Saturday, February 13, 2010

Toffee Popcorn

This wonderful recipe was given to me by my friend, Maria Hall. It is very delicious and very easy.

8 oz bag of baked corn puffs
1/2 c. butter
1/2 c. white karo syrup
1 c. brown sugar
1 t. baking soda

Pour bag of baked corn puffs into a large bowl or roasting pan. Set aside. Bring butter, karo, and brown sugar to a boil in a 2 quart pan and boil for 5 minutes. Add baking soda and stir quickly to dissolve soda. Pour over corn puffs and stir until well coated. Spread on a large cookie sheet and bake in a 250° oven for 45 minutes, stirring every 10 minutes. Pour out onto waxed paper. I baked mine in the roasting pan for 20 minutes, stirring after 10 minutes, and it turned out fine. If you leave out the soda, it will resemble a hard toffee.
Note: You can find the corn puffs in the potato chip aisle.

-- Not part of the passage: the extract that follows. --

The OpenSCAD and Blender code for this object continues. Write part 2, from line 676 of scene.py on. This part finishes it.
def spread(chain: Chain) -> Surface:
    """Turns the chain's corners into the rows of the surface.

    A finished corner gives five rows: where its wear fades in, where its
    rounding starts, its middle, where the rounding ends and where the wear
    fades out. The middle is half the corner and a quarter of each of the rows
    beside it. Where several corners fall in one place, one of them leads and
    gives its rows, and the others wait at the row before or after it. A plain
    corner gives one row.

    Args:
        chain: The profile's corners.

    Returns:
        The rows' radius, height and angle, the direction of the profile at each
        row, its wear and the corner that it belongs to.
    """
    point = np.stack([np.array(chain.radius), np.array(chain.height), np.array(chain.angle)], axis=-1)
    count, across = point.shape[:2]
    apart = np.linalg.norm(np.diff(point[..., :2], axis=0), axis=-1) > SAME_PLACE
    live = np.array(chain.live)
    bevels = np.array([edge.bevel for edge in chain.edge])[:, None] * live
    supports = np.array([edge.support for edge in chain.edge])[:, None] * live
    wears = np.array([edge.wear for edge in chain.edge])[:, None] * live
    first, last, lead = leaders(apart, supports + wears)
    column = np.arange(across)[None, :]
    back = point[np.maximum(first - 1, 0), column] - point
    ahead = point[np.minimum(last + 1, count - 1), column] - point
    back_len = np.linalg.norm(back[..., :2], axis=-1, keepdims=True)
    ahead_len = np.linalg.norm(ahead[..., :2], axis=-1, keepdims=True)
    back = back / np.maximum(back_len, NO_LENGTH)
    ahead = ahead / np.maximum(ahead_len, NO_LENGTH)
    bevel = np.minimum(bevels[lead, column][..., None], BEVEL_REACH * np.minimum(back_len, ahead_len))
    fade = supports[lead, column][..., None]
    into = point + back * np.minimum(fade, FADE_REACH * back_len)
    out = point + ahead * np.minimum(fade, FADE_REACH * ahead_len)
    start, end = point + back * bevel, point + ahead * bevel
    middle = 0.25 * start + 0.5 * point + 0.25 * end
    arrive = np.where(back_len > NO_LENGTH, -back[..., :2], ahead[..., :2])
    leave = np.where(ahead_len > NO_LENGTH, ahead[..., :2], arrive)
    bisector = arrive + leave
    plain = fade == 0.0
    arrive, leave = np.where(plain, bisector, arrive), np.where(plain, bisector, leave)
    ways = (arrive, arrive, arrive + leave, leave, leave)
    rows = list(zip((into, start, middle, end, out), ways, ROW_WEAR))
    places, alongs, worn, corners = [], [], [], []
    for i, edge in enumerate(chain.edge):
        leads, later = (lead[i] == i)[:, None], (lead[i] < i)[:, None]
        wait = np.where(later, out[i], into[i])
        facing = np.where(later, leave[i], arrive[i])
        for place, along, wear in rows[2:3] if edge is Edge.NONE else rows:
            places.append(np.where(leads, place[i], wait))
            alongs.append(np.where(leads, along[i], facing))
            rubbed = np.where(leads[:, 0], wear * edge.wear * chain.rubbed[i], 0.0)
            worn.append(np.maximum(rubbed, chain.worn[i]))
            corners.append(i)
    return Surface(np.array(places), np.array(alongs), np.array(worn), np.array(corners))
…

Wednesday, February 10, 2010

Almond Cream Puffs

1 c. water
1/2 c. butter
1/4 t. salt
1 c. flour
4 eggs
Almond Cream Filling (recipe follows)
Chocolate Glaze (recipe follows)

In a 2 quart saucepan, heat water, butter and salt until butter melts and mixture boils. Remove from heat. With a wooden spoon, vigorously stir in flour, all at once, until mixture forms a ball and leaves sides of pan. Add eggs into flour mixture, one at a time, beating after each addition, until mixture is smooth and satiny; cool slightly. Preheat oven to 400°. Grease and flour large cookies sheet. Using a size 40 scoop, scoop out dough onto cookie sheet, making 24 puffs of dough. Bake cream puffs for 35-40 minutes or until golden. Turn off oven and let them remain in oven for 15 minutes. Remove and cool. Slice cream puffs almost in half. Fill with almond cream filling and top with chocolate glaze. Store in refrigerator.

Almond Cream Filling
1 small package instant vanilla pudding
1 1/4 c. milk
1 c. heavy cream, whipped (I have used whipped toping)
1 t. almond flavoring
Beat pudding with milk until well blended. Fold in cream and almond extract.

Chocolate Glaze
1/2 c. semi-sweet chocolate chips
1 T. butter
1 1/2 t. milk
1 1/2 t. light corn syrup
In microwave, heat all ingredients until chocolate is melted. Stir until smooth.

Friday, February 5, 2010

Chicken Salad

This is a recipe from my sister-in-law, Sandy Campbell.
This salad tastes great alone, on cream puffs or crescent rolls. When I have to make a large amount of this, I use a turkey breast and it tastes the same.
2 c. cooked, chopped chicken
2 c. chopped celery
2 c. halved grapes
1 small onion grated
Mix the following together for the dressing and add it to the chicken mixture.
1/2 c. sour cream
1/2 c. mayonnaise
2 t. powdered ranch dressing mix

Wednesday, February 3, 2010

Canned Apple Pie Filling

My visiting teacher, Beth Gardner, made this for me. It is delicious and very easy to make.
4 1/2 c. sugar
1 c. cornstarch
1 t. salt
1 t. nutmeg
2 t. cinnamon
3 T. lemon juice
10 c. water
6 pounds peeled, cored and sliced apples
In saucepan, mix first 5 ingredients. Stir in water. Cook and stir until thick and bubbly. Add lemon juice. Pour wide-mouth quart jars 1/3 full of liquid. Add apples and pack tight. You may have to add a little more liquid. Seal and process in boiling water bath for 35-45 minutes. Makes 6 quarts.
To make pie, place 1 quart of apples and liquid in unbaked 9" pie crust. Cover with top crust and bake at 400° for 50 minutes.